DIRECTIONS:
Using the records that appear below, write out exactly the lines from the one with "Recreate this object" through the one with "on a gooseneck.", keeping both end lines.

RECORD EXTRACTS:
- - - - -
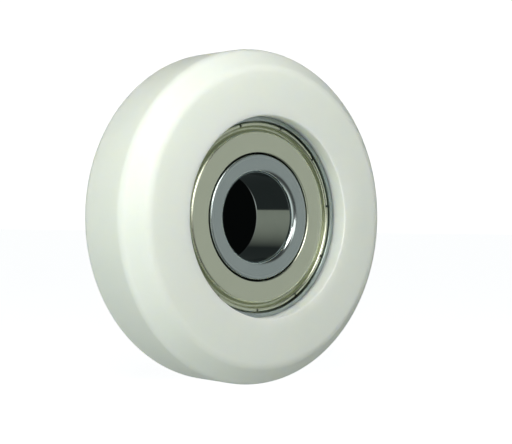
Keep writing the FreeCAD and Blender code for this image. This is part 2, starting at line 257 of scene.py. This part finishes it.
- - - - -
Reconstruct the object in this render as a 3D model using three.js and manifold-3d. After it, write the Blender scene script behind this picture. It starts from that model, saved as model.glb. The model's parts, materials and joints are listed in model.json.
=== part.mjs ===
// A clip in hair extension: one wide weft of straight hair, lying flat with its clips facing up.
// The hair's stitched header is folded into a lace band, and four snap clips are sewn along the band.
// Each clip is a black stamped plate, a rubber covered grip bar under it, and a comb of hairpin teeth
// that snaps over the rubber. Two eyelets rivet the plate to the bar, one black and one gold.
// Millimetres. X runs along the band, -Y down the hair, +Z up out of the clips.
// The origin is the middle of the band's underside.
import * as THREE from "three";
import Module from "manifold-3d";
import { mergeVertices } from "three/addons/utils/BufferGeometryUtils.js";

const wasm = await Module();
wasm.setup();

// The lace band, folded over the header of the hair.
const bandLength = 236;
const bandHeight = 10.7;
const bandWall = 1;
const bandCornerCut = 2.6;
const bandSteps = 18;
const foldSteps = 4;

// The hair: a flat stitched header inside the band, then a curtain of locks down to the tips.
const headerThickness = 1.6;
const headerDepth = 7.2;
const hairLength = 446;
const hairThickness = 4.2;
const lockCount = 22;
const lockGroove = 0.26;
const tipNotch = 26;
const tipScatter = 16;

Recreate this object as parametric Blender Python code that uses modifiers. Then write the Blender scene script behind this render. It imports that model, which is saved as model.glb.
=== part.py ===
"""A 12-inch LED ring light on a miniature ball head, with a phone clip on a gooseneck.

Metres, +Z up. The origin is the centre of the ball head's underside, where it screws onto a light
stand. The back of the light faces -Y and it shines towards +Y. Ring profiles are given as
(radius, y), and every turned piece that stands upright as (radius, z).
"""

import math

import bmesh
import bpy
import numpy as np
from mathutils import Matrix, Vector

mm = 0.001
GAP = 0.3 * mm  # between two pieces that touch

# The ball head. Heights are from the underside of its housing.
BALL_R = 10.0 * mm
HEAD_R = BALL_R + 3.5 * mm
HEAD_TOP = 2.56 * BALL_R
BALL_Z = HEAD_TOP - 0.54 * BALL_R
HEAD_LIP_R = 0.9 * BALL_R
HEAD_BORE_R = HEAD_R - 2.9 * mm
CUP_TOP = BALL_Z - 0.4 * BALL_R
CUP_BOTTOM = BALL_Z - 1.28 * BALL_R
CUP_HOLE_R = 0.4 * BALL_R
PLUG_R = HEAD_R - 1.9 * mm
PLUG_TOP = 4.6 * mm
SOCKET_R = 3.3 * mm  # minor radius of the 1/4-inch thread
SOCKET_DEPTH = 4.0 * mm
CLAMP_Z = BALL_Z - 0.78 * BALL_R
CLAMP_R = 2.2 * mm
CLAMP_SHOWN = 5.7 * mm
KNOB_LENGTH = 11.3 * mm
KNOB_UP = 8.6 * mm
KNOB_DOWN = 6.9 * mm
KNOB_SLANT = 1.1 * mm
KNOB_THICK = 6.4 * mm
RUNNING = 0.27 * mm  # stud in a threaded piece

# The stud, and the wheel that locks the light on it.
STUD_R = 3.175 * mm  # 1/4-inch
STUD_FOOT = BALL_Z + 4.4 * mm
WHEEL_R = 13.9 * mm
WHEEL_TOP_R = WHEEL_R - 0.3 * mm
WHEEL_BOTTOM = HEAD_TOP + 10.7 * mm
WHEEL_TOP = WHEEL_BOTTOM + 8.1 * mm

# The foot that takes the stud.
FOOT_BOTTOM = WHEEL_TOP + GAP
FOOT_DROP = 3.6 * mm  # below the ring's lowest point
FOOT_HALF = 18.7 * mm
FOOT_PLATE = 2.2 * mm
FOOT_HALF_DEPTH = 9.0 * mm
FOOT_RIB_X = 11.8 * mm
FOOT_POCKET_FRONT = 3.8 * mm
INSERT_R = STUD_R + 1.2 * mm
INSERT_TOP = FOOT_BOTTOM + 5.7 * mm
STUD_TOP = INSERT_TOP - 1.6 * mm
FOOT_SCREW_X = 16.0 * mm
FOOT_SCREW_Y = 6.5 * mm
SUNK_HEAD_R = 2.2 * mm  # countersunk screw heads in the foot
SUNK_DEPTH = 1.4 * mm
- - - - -
WRITTEN RESPONSE:
Recreate this object as parametric Blender Python code that uses modifiers. Then write the Blender scene script behind this render. It imports that model, which is saved as model.glb.
=== part.py ===
"""A 12-inch LED ring light on a miniature ball head, with a phone clip on a gooseneck.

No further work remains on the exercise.